The Washington State Deferred Compensation Program (DCP) is a supplemental tax-deferred savings program under section 457 of the federal Internal Revenue Code (IRC) offered to state employees and to the employees of local governments that elect to participate in the program. It is administered by the Department of Retirement Systems (DRS) which contracts with a vendor for record-keeping and other administrative services. Since 2017, new state employees participate in the deferred compensation plan with a 3 percent employee contribution unless they choose not to participate. Local governments may choose to offer the DRS-administered DCP to their employees, and are also authorized to offer deferred compensation programs to their employees through vendors rather than through the DCP.
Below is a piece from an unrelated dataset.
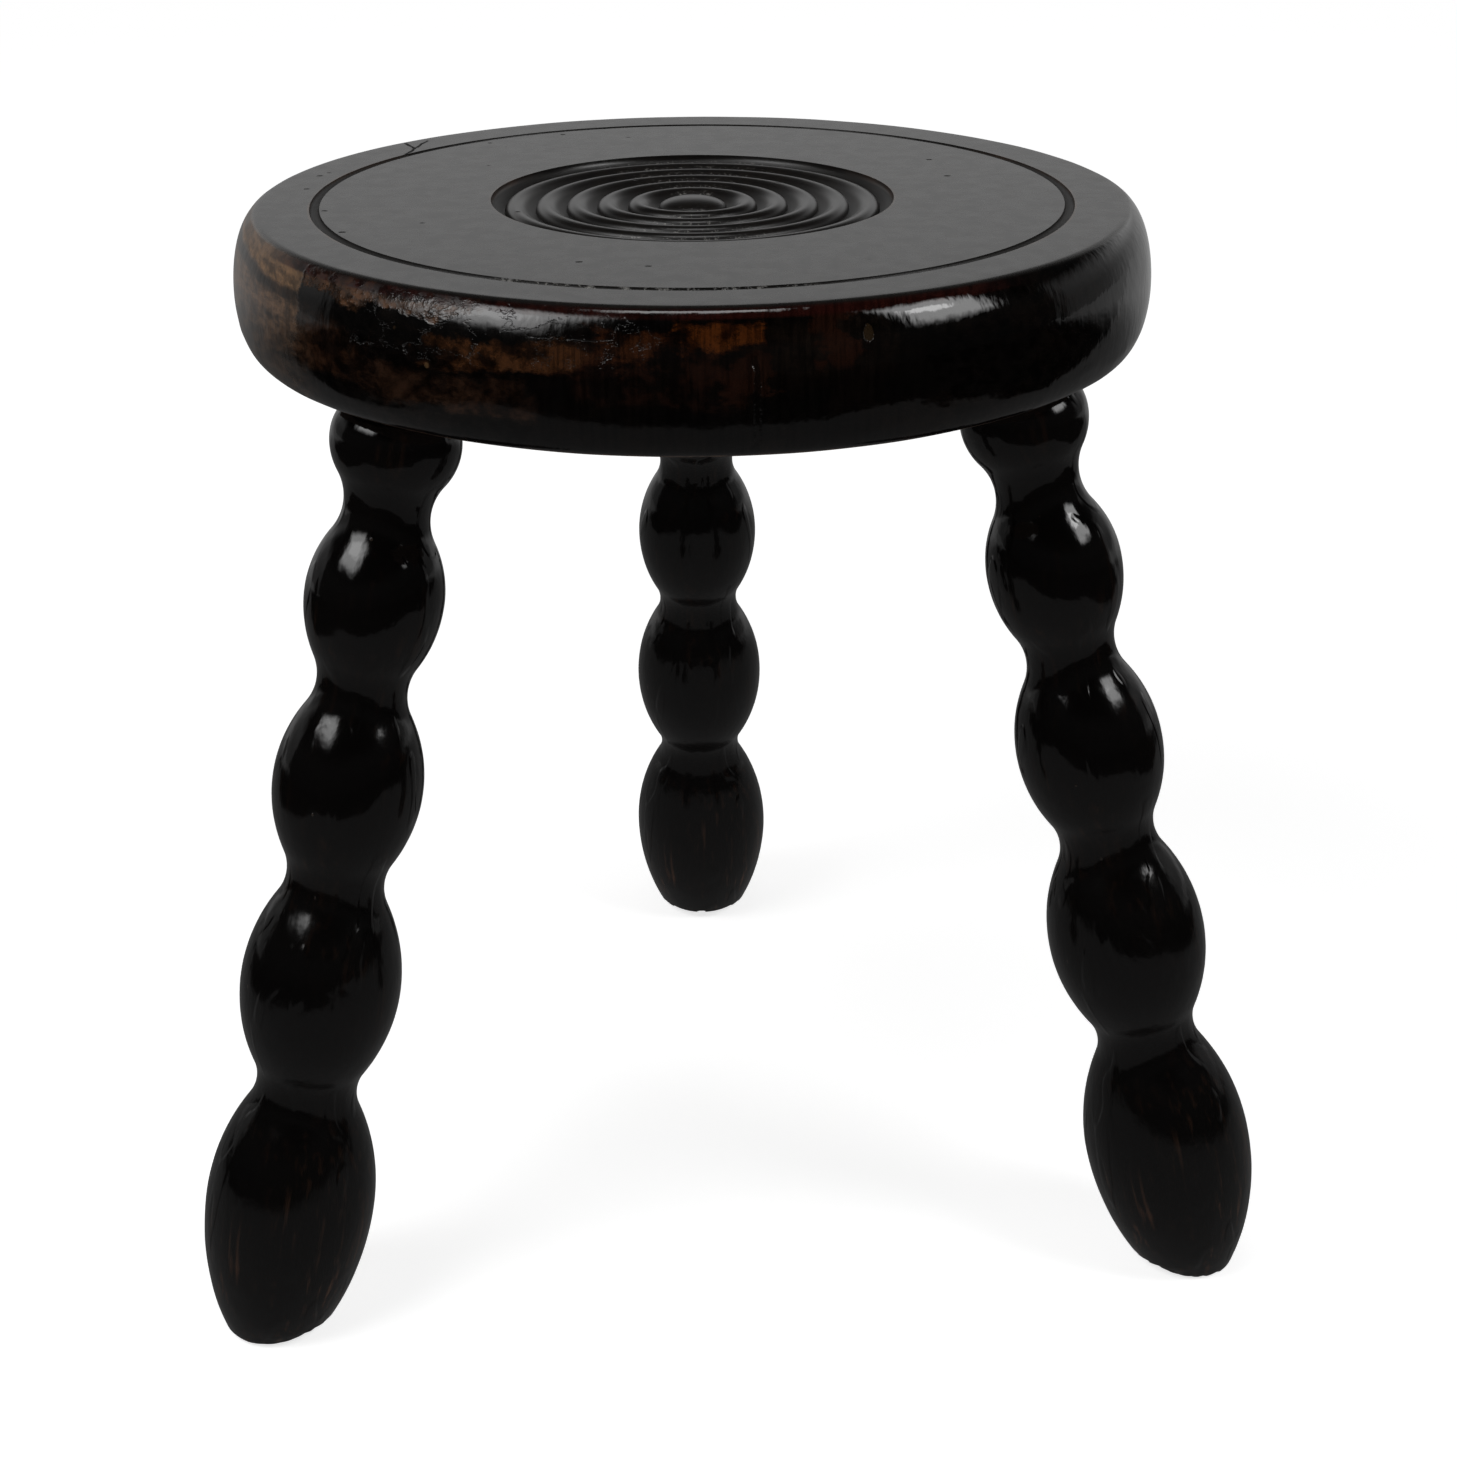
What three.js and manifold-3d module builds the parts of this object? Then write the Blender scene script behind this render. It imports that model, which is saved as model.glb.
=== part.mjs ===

Some DCP plans operated under section 457 of the IRC allow members to make after-tax contributions, referred to as “Roth” contributions. The principle and earnings from Roth contributions are not taxed when a members makes a qualified distribution from the plan. The DCP offered by DRS does not include the option of making Roth contributions.
The Washington State Investment Board (WSIB) is responsible for establishing investment policy; developing participant investment options; and managing investment funds of the self-directed retirement and savings programs, including the selection and monitoring of investment options offered to DCP participants. In making these decisions it acts as a plan fiduciary.
The Department of Retirement Systems must offer a Roth option as part of the Deferred Compensation Program beginning no later than January 1, 2024.